When asked how Ms. Sebelius prepared for her Sunday talk-show appearance, Mr. Papas said the administration has a policy of not going into detail on such matters.

Whatever her intent, however, the fallout from her remarks on what is “essential” in Mr. Obama’s health plan was unmistakable. Her comments inspired a barrage from liberals - from former Democratic Party Chairman Howard Dean to commentator Paul Krugman - who consider a public health insurance component central to any overhaul.

The appearance served as a warning shot to many who have been urging members of Congress to stand firm on the public option, said Karen Finney, a media consultant whose clients include Mr. Dean.

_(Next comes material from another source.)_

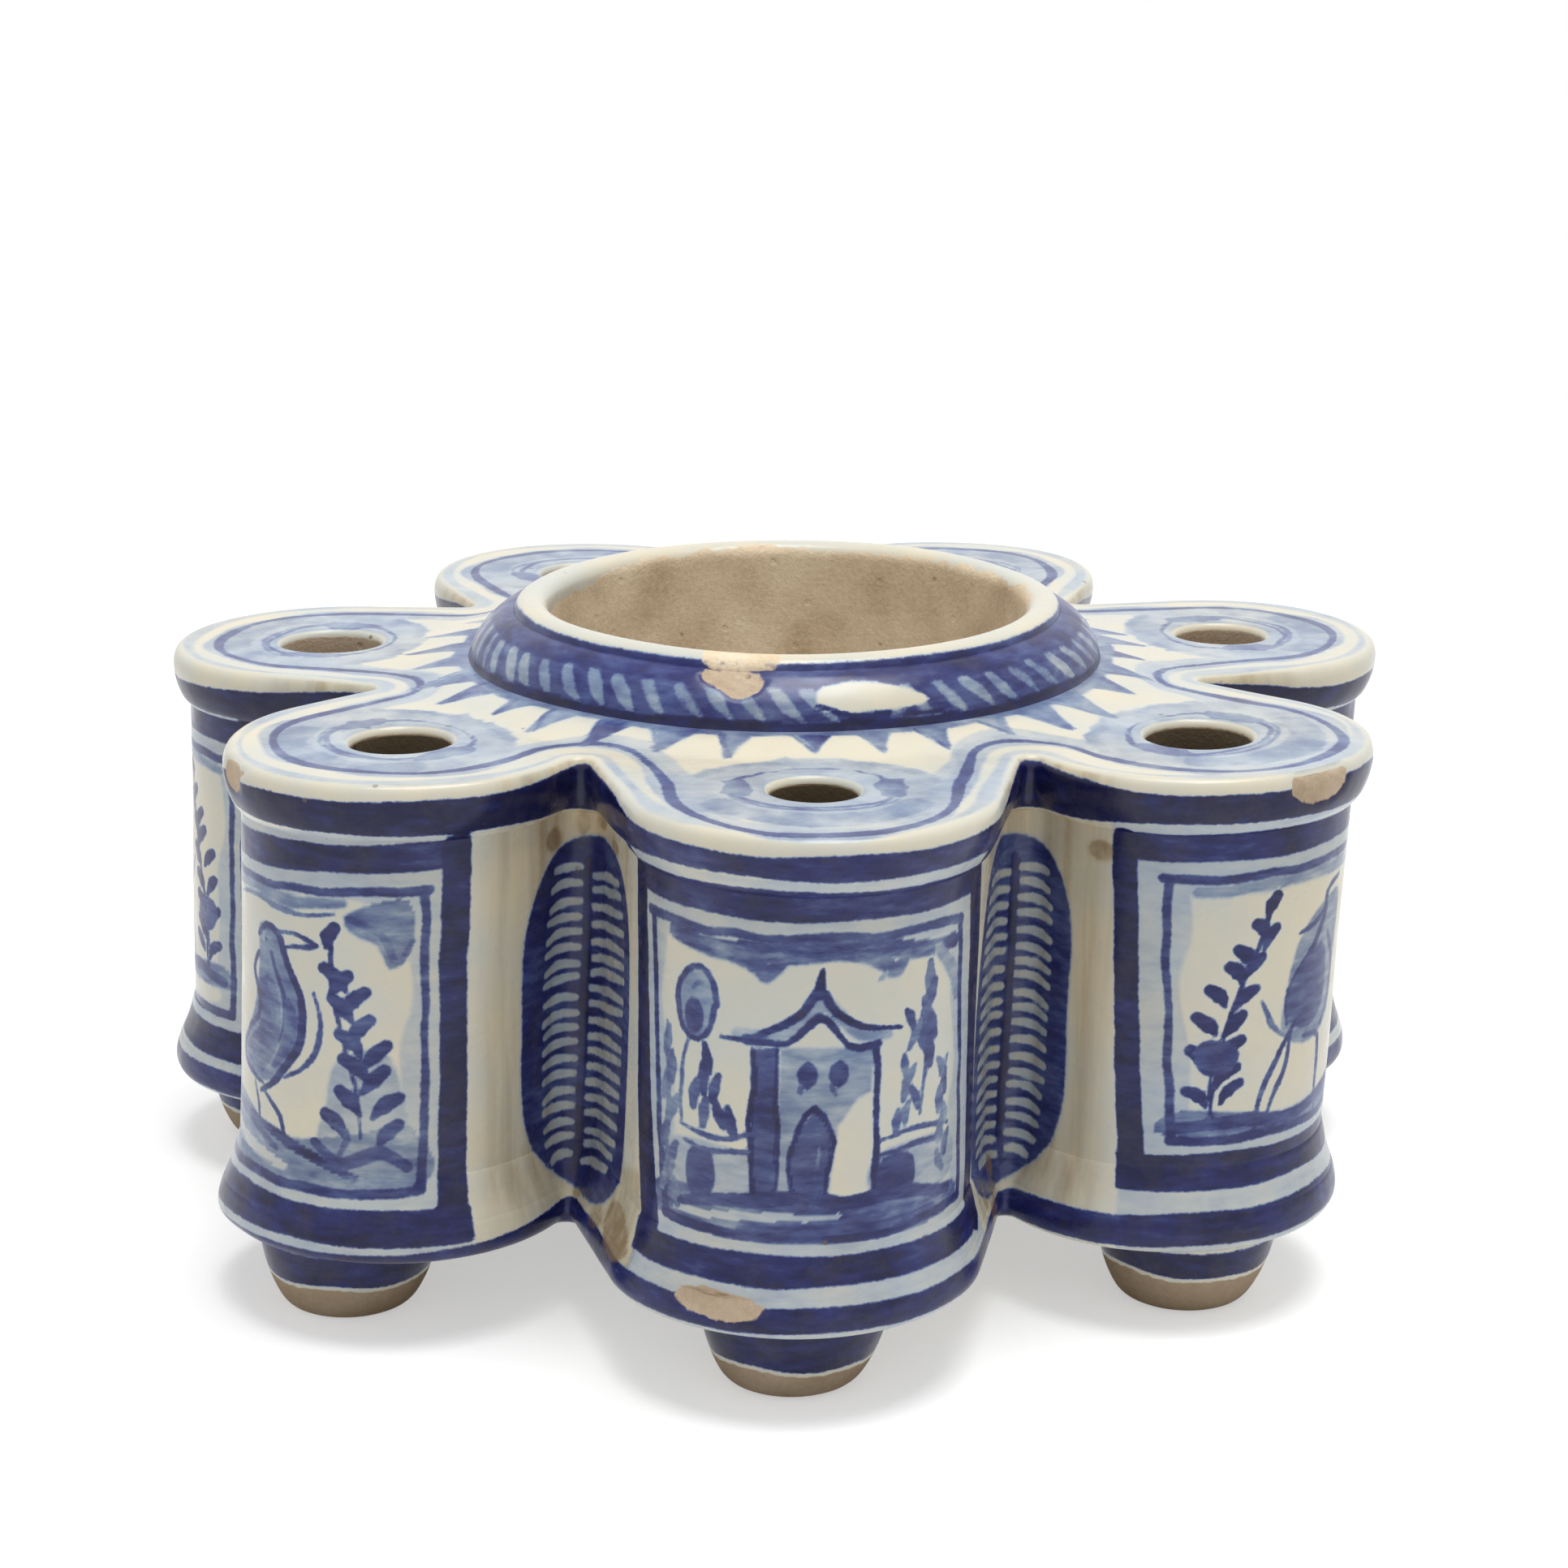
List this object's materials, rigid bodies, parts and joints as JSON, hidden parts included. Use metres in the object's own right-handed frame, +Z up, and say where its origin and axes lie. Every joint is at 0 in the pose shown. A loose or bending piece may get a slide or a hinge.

“It got a strong reaction,” Ms. Finney said. “Democrats and activists made it clear that they view the public insurance option as nonnegotiable in a final bill.”

For Mr. Gibbs, the remarks appeared to bring a raft of frustrating fallout. He spent a portion of his Tuesday press briefing arguing semantics with the CNN correspondent and other reporters who were trying to parse the shifts in tone and message that they thought the White House was intending to communicate.

One message the White House probably did not intend to convey was the one Mrs. Perino picked up as she was dissecting the reaction on Monday morning.

“If I were a Cabinet official,” Mrs. Perino said, “I’d think twice before going out on the Sunday shows because on Monday you could get thrown under the bus.”